When the Talibans demolished Buddha’s statue in Bamiyan, there was much hue and cry against the act. But they had to do it. Their queer version of Islam, which Khalid Ahmad will like to call Salafi variety, has no tolerance for their own cultural heritage, not even for holy relics calling it Bidat. How could they be expected to have a tolerance for relics belonging to any other culture or religion. And we can’t treat talibanization as a foreign commodity. It owes so much to our Pakistani maddarssas. It has roots in us.

Coming back to the so-called un-Islamic elements in our culture, there are a number of customs and rituals, which have a local origin. But the zealots among us will more like to brand them as Hinduana rasmain and hence will demand for their abolishment.

Those claiming to be intellectuals or writers do not like to identify themselves with these zealots, lest they may be regarded as communalists. They prefer to base their cultural isolationalism on national sentiment than on communal fanaticism. So the usage of ‘Indian’ in place of ‘Hinduana’. That gave a patriotic respectability to their isolationistic thinking. A few of them had at one time conceived some very interesting cultural defence plans.

One such plan offered a proposal to erect a cultural China wall, Siqafati Diwar-e-Cheen between Pakistan and India. The other one carried with it a ten-year plan of green curtain around Pakistan. During these ten years, with no intellectual trafficking with the outer world, we were expected to build our culture in accordance to our national aspirations and Islamic ideology.

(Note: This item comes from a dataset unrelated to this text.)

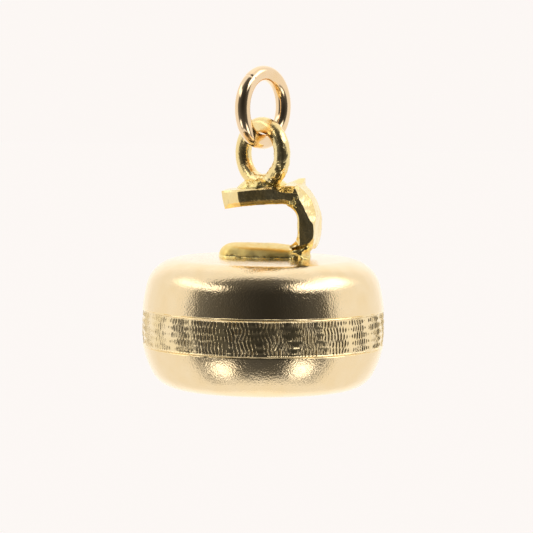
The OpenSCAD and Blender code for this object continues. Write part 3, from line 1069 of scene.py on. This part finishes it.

This later plan, a brain child of my friend Haneef Ramay, reminded me of old dastans. On the occasion of the birth of a son in the royal palace, the king was instructed by the astrologers to keep the child for 12 years under closed doors.

During this period he should not have the opportunity to see the sky. But at the end of 12 years there was inevitably some confusion of dates. He came out one day prior to the last day and slept in the open under moonshine. His premature appearance landed him in trouble as he was abducted by some fairy or by some ugly dev. That is what a life in isolation leads to.

We, in our patriotic zeal, often forget the fact that cultures don’t flourish in isolation. A close door culture is doomed to decay with no chance of recovery. A culture for its development and for reaching to its heights requites an atmosphere of openness, of freedom, and of opportunities to come in contact with other cultures. Why should we always think in terms of cultural invasion?

In more cases, the meeting of two cultures, even when they are in clash with each other, gives birth to a process of acculturation. This process may well result in a new enrichment of both the rival cultures or may even lead to the birth of a new culture, rich and deep in its own way as it happened in India after the arrival of the Muslims in this land.